Even if such persons are merely discretionary objects they would be beneficiaries to a person on the Clapham omnibus, surely even to a trust lawyer on it. But 6(1)(d) " where the individuals (or some of the individuals) benefiting from the trust have not been determined, the class of persons in whose main interest the trust is set up, or operates;". You are in (d) even if only SOME individual members have not been determined. Are the two categories discrete and mutually exclusive? If you are a member of such a class, though readily identifiable, are you in (d) but not in (c) or in both? (goodness knows what "main interest means!).

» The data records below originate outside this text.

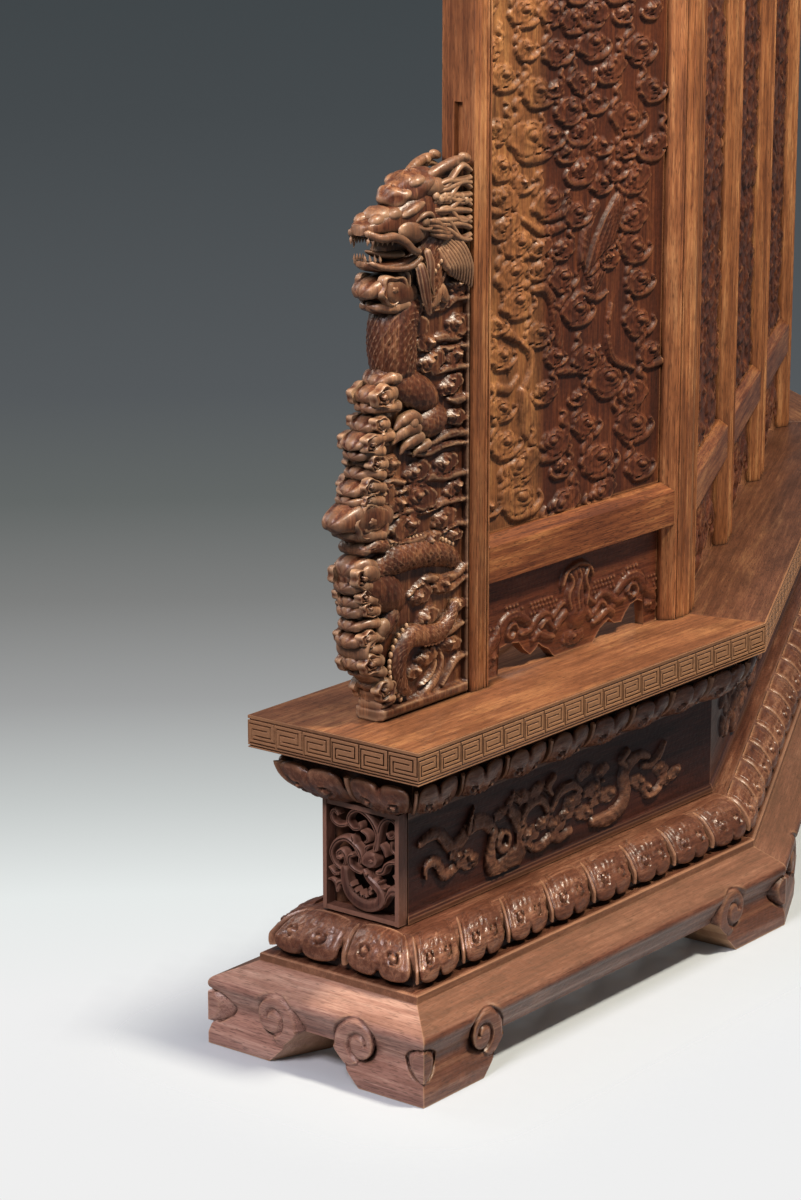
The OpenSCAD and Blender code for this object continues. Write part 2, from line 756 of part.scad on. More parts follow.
// The five leaves in their places
module leaf_left_wing() { wing(-1) translate([0, 0, ledge_top]) children(); }
module leaf_inner_left() { translate([-1.5 * middle_leaf_w, 0, ledge_top]) children(); }
module leaf_centre() { translate([-0.5 * middle_leaf_w, 0, ledge_top]) children(); }
module leaf_inner_right() { translate([0.5 * middle_leaf_w, 0, ledge_top]) children(); }
module leaf_right_wing() { wing(1) translate([0, 0, ledge_top]) children(); }

module wing_stiles() {
    difference() {
        leaf_stiles(wing_leaf_w, 1, 0);
        spandrel_groove(wing_leaf_w);
    }
}

module stiles_left_wing() { color(frame_colour) leaf_left_wing() wing_stiles(); }
module rails_left_wing() { color(frame_colour) leaf_left_wing() leaf_rails(wing_leaf_w); }
module panel_left_wing() { color(carved_colour) leaf_left_wing() leaf_panel(wing_leaf_w); }
module apron_left_wing() { color(carved_colour) leaf_left_wing() leaf_apron(wing_leaf_w); }
module brow_left_wing() { color(carved_colour) leaf_left_wing() leaf_brow(wing_leaf_w); }
module crest_left_wing() { color(board_colour) leaf_left_wing() crest(wing_leaf_w, wing_crest_h); }

module stiles_inner_left() { color(frame_colour) leaf_inner_left() leaf_stiles(middle_leaf_w, 1, 0); }
module rails_inner_left() { color(frame_colour) leaf_inner_left() leaf_rails(middle_leaf_w); }
module panel_inner_left() { color(carved_colour) leaf_inner_left() leaf_panel(middle_leaf_w); }
module apron_inner_left() { color(carved_colour) leaf_inner_left() leaf_apron(middle_leaf_w); }
module brow_inner_left() { color(carved_colour) leaf_inner_left() leaf_brow(middle_leaf_w); }
module crest_inner_left() { color(board_colour) leaf_inner_left() crest(middle_leaf_w, inner_crest_h); }

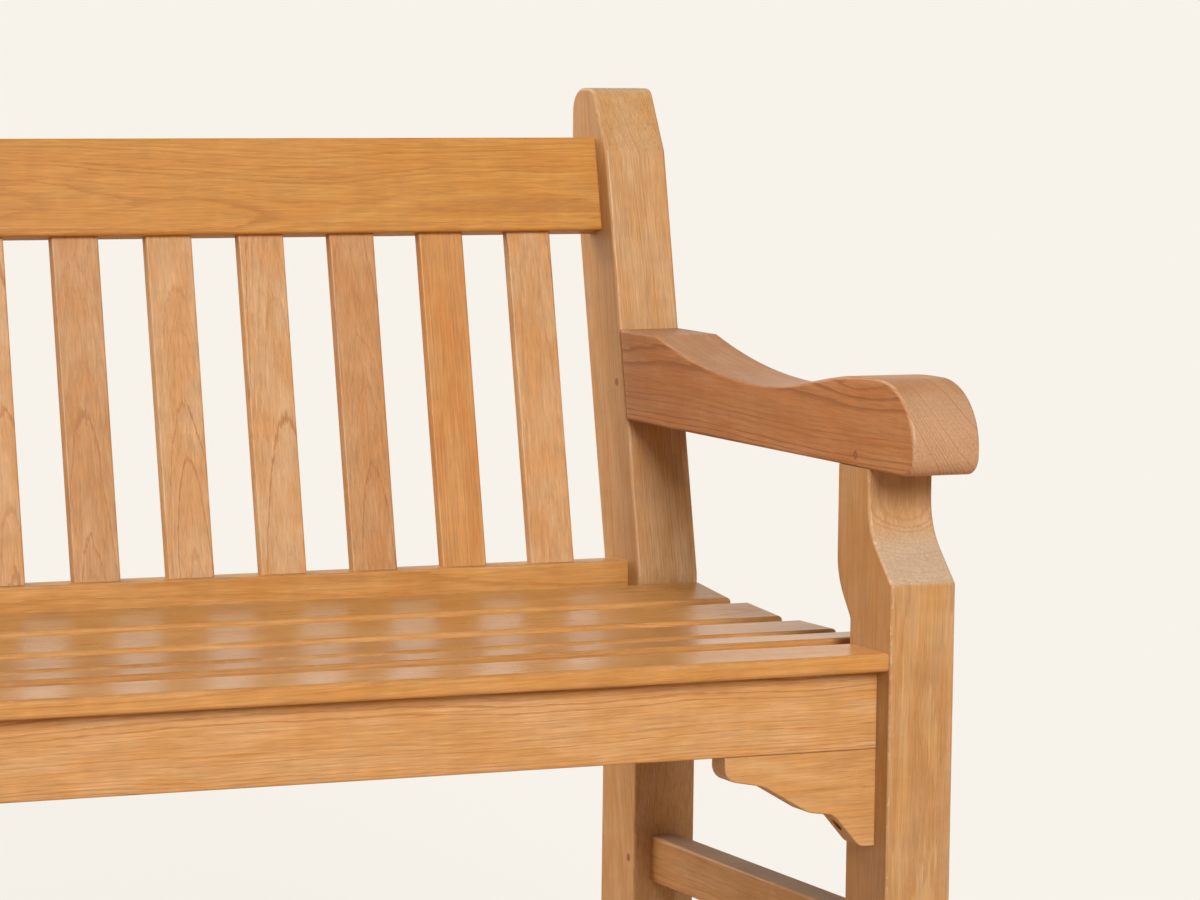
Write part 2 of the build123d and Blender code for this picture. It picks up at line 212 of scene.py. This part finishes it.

I fear all you can do, if you wish to rely on a published HMRC position, is to follow it literally and exactly. Probably unless it makes no sense at all, but perhaps even then! A genuine difficulty with TRSM32050 under “Class of beneficiaries” is that the statement at bullet 2 seems to conflict with that at bullet 4 where the grandchildren of Mr Silva can’t all be identified e.g… if the class has not closed in a fixed trust. Someone in HMRC does understand the concept (see CGM37700). But I doubt anyone running TRS does, so obtaining clarification will be a thankless task. And technically (perpetuity apart) a given class of discretionary objects need never close e.g. employees of X Ltd or Mr Silva’s descendants (which Mr Kessler prefers to “issue”). HMRC’s position on that seems to be that such persons if reasonably identifiable should be treated as individual beneficial owners, despite having a “mere spes”, rather than as members of a class some of which have not been determined, even if identification of ALL members is not impossible only unreasonably difficult.